After 9/11, increased acts of anti-Muslim violence and employment discrimination were well documented. The Equal Employment Opportunity Commission reported that employment discrimination against Muslims more than doubled, while FBI statistics demonstrated a 1,600 percent increase in hate crimes against Muslims from 2000 to 2001.
An outfit in bed with Sharpton is not to be trusted out of hand, so I thought I would try to verify that. First I looked at the FBI numbers by looking at the FBI's hate crime reports for 2000 and 2001. I can see where they got their number.
Incidents
Offenses
Victims
2001
481
546
554
2000
28
33
36
Percent change
1618
1555
1439
Those big percentage increases arise in part from a very small base, but you can decide for yourself if those numbers constitute a "wave". My skepticism is heightened by the definition of a hate crime. From the 2001 report:
Because motivation is subjective, it is diffi cult to know with certainty whether a crime was the result of the offender’s bias. Therefore, law enforcement reports an incident as a hate crime only if the investigation revealed suffi cient, objective facts to lead a reasonable and prudent person to conclude that the offender’s actions were motivated, in whole or in part, by bias against a racial, religious, disability, ethnicity/national-origin, or sexual-orientation group.
So note. These numbers are charges, not convictions. They could be made up. (Yes, I grant that there could be, and likely are, real cases that are unreported. But ADL is using the reported cases to make its claim.) They also depend on the willingness of a police officer to list a crime as a hate crime. That could depend on the evidence available, and it could also depend on the influence of activist groups (CAIR and the Arab-American Anti-Discrimination Committee come to mind) on the police. The ADL's claim of a "wave" strikes me as unpersuasive. What about the EEOC? The ADL says they documented a doubling of employment discrimination. The EEOC says this:
From September 11, 2001, to September 10, 2002, the EEOC received 706(2) charges of discrimination based on Religion - Muslim. In the same period last year, September 11, 2000, to September 10, 2001, the EEOC received 323 charges alleging discrimination based on Religion - Muslim.
The footnote says "some" (as in they won't specify how many) of the post 9/11 charges come from alleged incidents before 9/11. That would fall into "more than doubled" category (706 is a 119% increase over 323). The problem here is these are complaints, not necessarily true. The EEOC created a special Process Type Z to cover
charges alleging discrimination related to the events of September 11, 2001, by individuals who are - or are perceived to be - Muslim, Arab, Afghani, Middle Eastern or South Asian or individuals alleging retaliation related to the events of September 11, 2001.

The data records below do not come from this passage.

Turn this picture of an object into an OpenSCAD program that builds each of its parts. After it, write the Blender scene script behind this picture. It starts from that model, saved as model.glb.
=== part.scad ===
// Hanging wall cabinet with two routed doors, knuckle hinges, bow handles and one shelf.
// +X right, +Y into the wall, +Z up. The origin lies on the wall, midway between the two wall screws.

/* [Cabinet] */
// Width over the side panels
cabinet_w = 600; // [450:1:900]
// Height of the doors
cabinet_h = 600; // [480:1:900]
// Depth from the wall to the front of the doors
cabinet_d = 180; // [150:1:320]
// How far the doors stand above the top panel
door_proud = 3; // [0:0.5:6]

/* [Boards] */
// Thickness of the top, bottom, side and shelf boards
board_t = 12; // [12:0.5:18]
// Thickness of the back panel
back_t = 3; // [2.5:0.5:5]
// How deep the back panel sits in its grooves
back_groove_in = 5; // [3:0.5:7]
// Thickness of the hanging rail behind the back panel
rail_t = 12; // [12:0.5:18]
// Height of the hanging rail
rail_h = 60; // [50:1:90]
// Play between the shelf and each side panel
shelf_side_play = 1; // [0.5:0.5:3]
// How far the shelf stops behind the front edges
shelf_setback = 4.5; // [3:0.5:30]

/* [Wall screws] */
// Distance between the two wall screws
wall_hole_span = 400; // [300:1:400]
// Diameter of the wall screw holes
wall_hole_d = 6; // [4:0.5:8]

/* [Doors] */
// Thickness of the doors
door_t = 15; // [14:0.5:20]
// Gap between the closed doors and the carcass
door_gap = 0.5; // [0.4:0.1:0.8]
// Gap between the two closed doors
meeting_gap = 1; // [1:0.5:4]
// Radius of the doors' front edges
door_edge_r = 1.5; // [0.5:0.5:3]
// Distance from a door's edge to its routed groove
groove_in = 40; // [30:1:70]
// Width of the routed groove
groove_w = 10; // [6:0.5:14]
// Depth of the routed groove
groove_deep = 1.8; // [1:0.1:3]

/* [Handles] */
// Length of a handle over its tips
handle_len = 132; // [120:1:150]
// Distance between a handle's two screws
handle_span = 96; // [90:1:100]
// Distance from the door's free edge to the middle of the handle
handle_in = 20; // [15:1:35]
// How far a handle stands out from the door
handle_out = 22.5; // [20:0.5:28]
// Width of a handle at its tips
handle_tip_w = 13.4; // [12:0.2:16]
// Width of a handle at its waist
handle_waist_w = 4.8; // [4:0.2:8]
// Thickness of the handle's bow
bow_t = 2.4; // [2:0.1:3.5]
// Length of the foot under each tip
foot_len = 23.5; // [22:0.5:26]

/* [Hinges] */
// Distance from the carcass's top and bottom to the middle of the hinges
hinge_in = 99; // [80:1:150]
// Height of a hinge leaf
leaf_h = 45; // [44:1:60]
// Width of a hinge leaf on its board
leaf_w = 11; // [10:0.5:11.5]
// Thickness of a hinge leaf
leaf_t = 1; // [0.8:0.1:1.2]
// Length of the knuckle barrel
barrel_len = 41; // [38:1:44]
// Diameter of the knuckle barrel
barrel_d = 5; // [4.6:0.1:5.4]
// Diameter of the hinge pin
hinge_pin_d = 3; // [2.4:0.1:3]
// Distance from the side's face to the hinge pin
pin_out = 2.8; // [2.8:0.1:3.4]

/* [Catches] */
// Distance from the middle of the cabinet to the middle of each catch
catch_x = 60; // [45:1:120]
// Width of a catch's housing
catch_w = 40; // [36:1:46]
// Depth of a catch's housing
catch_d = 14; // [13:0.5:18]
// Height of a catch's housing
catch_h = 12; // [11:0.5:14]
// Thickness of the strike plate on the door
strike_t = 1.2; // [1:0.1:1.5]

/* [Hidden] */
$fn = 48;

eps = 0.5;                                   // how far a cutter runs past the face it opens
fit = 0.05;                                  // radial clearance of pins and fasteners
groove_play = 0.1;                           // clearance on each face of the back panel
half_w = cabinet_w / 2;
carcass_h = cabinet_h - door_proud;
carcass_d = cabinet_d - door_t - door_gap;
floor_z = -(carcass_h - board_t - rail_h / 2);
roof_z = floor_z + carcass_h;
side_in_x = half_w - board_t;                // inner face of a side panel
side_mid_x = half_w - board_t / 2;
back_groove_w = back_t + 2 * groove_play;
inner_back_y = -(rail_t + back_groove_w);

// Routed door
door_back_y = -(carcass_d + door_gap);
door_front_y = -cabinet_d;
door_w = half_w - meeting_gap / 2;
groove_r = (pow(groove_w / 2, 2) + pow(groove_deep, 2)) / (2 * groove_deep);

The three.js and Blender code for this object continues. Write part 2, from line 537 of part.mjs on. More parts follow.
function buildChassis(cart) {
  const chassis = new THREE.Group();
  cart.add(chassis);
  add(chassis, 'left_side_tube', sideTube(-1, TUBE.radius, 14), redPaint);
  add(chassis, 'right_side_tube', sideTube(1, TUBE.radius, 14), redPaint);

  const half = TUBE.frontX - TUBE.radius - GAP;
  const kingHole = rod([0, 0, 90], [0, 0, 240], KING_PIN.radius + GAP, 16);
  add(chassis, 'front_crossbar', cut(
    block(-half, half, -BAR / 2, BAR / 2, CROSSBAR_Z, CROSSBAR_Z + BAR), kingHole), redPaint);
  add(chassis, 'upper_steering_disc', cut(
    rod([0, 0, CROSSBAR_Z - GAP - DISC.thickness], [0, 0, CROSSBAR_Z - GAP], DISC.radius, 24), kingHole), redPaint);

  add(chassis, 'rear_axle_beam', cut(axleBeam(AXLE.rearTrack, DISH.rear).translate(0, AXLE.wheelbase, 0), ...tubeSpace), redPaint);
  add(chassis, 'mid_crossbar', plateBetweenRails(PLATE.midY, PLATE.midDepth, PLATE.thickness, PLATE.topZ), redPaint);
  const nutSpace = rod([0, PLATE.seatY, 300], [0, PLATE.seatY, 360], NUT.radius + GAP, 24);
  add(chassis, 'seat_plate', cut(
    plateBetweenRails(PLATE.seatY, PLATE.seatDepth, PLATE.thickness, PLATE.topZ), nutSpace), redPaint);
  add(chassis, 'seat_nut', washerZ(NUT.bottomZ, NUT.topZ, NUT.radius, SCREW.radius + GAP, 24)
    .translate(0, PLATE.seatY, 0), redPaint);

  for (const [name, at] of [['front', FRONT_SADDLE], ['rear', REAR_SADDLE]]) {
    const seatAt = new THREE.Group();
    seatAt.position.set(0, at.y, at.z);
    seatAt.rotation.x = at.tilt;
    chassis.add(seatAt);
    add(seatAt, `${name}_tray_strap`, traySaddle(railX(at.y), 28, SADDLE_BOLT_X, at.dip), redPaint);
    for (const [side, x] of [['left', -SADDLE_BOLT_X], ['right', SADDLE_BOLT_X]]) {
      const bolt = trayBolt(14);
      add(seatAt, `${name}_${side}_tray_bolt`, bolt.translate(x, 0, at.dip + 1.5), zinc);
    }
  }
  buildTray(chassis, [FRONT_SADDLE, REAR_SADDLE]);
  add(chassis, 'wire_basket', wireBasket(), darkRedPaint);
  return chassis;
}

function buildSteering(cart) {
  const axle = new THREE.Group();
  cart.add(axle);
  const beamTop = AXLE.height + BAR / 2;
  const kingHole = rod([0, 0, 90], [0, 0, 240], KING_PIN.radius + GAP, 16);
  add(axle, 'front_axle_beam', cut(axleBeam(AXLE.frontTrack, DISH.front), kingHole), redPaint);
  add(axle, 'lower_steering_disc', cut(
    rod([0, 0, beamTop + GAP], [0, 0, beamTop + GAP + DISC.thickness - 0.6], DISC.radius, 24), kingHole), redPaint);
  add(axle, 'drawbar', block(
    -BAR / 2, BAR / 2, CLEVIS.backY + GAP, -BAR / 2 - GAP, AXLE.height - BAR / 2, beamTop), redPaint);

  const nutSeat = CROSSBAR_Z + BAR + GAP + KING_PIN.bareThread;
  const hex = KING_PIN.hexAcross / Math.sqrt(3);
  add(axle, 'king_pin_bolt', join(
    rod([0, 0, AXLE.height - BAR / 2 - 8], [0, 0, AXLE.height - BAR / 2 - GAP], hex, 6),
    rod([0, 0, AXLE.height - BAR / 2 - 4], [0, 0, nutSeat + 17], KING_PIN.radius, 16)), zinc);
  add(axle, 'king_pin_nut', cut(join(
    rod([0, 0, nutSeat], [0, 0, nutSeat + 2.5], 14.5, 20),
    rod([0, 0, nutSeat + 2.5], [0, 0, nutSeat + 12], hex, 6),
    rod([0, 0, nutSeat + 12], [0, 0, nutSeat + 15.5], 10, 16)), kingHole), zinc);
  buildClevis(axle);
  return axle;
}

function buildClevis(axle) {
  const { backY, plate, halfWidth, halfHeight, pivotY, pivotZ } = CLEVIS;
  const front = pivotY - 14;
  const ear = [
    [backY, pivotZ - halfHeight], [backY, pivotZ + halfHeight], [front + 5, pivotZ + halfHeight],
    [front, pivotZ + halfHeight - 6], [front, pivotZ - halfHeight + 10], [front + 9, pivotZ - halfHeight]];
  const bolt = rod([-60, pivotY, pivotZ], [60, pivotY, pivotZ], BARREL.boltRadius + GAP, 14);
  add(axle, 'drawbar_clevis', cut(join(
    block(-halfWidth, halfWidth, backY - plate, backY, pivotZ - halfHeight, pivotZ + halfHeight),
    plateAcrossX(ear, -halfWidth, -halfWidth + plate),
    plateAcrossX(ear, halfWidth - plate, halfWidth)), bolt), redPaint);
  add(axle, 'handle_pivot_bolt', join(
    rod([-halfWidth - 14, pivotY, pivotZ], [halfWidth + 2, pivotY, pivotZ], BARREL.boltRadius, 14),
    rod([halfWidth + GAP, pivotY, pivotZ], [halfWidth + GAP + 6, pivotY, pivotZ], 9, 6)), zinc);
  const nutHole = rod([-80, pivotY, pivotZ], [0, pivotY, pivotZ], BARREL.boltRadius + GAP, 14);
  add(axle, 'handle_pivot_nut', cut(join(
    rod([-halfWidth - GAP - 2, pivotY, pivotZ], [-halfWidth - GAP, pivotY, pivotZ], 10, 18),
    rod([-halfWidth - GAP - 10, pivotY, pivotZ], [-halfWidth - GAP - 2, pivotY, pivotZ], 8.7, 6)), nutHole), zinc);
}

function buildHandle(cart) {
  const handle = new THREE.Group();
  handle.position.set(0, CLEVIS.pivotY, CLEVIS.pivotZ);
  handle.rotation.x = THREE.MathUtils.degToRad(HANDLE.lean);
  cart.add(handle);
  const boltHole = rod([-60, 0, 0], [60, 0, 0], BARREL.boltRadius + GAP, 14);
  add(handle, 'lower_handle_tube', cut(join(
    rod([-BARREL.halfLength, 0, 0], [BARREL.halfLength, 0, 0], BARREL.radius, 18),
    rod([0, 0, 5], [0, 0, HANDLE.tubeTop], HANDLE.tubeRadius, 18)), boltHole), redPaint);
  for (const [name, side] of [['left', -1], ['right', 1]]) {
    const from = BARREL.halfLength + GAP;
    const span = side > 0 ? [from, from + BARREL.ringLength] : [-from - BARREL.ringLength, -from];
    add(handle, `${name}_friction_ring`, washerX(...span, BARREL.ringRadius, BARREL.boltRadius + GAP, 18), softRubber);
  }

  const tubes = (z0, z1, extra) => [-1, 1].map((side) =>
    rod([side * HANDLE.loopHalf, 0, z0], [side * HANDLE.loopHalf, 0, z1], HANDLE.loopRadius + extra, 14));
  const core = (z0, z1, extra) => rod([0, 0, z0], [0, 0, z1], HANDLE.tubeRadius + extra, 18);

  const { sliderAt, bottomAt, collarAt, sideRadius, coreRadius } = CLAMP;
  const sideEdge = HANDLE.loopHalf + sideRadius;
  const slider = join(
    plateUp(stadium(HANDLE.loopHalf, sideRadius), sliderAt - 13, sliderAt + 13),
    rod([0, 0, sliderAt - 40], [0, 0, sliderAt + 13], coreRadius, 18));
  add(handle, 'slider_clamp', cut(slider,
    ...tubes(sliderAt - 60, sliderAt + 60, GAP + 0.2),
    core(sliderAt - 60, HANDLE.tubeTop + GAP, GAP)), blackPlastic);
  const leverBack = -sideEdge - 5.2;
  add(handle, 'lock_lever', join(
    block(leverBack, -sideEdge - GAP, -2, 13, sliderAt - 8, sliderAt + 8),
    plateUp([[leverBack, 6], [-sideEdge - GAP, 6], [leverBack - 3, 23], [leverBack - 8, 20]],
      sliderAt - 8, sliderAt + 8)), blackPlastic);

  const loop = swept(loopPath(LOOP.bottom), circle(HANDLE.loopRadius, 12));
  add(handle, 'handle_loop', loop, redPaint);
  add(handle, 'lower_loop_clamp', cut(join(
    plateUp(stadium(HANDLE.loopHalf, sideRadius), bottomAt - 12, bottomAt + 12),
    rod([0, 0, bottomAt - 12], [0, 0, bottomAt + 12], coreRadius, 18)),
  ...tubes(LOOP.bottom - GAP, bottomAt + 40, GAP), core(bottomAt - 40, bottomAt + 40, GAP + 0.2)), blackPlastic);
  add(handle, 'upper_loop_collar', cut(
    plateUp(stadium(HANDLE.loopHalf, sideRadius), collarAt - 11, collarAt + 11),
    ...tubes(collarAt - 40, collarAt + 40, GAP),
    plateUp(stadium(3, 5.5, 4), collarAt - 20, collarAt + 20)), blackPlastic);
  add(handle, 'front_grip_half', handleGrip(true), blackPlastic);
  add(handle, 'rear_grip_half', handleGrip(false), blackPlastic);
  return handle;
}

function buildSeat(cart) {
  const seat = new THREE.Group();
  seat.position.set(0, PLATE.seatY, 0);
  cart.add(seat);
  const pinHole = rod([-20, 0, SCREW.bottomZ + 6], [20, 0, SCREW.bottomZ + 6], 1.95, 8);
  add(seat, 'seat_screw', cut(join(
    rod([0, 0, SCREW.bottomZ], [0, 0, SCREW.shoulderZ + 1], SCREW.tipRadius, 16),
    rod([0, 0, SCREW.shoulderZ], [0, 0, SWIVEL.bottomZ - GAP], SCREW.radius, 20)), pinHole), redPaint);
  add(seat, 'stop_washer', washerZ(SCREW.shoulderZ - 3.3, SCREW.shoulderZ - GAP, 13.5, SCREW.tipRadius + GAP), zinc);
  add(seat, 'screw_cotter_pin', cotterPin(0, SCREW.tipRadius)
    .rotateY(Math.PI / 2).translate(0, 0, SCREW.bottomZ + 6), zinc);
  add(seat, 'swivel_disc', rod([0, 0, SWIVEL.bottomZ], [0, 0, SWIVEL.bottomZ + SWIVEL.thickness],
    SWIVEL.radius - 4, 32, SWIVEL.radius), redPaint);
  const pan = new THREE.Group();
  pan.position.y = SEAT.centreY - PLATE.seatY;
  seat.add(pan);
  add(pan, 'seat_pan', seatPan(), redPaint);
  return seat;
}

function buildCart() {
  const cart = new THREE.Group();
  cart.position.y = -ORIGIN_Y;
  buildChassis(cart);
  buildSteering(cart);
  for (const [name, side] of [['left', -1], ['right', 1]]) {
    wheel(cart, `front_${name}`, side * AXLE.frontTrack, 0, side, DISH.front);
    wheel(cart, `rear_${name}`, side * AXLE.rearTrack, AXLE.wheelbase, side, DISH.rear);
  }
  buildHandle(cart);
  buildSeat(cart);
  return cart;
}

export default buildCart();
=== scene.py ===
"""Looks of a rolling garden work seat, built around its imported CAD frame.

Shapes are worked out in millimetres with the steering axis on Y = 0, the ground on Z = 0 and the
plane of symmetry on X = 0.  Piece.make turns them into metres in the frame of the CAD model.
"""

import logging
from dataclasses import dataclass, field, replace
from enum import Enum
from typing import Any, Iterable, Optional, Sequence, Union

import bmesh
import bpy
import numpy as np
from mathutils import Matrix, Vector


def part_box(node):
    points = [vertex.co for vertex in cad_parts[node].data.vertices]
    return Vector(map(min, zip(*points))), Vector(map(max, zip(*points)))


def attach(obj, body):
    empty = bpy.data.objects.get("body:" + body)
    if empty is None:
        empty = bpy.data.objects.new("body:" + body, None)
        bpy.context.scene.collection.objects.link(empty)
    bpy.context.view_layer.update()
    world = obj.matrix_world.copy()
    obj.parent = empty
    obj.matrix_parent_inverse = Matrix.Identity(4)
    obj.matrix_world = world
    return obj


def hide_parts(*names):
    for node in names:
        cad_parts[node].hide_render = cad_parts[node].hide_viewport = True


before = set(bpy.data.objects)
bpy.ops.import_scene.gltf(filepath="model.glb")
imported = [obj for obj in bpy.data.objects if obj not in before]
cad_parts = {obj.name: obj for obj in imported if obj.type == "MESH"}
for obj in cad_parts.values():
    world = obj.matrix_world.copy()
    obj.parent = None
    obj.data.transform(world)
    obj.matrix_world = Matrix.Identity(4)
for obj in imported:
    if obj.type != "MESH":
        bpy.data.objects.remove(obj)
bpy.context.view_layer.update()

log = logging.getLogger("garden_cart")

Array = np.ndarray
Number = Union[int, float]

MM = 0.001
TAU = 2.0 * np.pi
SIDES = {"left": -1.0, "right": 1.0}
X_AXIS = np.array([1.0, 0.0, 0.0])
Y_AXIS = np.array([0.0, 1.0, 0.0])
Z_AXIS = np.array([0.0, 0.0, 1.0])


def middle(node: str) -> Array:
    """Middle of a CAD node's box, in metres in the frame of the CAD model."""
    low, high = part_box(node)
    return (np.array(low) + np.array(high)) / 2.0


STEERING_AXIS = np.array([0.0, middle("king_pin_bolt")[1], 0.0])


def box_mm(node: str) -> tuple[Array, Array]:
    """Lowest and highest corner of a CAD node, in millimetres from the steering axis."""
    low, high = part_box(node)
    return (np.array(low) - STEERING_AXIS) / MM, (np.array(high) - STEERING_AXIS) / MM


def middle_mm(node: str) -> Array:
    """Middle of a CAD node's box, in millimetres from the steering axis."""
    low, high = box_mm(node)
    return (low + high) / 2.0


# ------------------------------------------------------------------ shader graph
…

The EEOC reports that between September 11, 2001 and September 10, 2002, there were 654 charges filed under Process Type Z. As of October 1, 2002, 449 of those charges had been resolved. Of those 449, only 95 were resolved in a manner favorable to the complainant. That is a whopping 21% (on par with religious discrimination complaints generally). I cannot find anything from the EEOC's web page that indicates the success rate of pre-9/11 complaints, or of the unresolved post 9/11 complaints. Suppose it was the same 21%. Then in the year prior to 9/11 there were 68 (= 323 x .21) incidents of employment discrimination against Muslims or people people perceived to be Muslims, compared to 137 (= 654 x /21) in the year after. That s an increase of 69. In a country of about 300 million, an extra 69 incidents. It is of course possible that the EEOC is systematically ignoring discrimination against Muslims and Arabs, but Cari Dominguez, EEOC chairman, got a "Friend in Government" award in 2004 from the Arab-American Anti-Discrimination Committee. You know, those moderates. They pretended that Arafat was not a supporter of suicide bombers and they claim that
the experience of the Palestinians as perceived by the Arab and Muslim world is similar in kind to that of the Holocaust as perceived by the Jews
I absolutely cannot imagine them pushing anyone to make a false discrimination charge.
I do not mean to slight the incidents. Calling someone Osama because he is a Muslim is appalling behavior. But if the ADL thinks 69 is a wave, it is simply fear mongering. Then again, that would be expected behavior from an outfit in bed with Al Sharpton.
Posted by sjostrom on October 24, 2008 03:44 AM
Comments:
Well, you're massaging the numbers to get what you want. The ADL was corrrect, but they should have pointed out that the base line was awfully small to begin with.
Also, the Islamophobia that Kristol was talking about was something along the lines of mass deportation -- and that certainly didn't happen.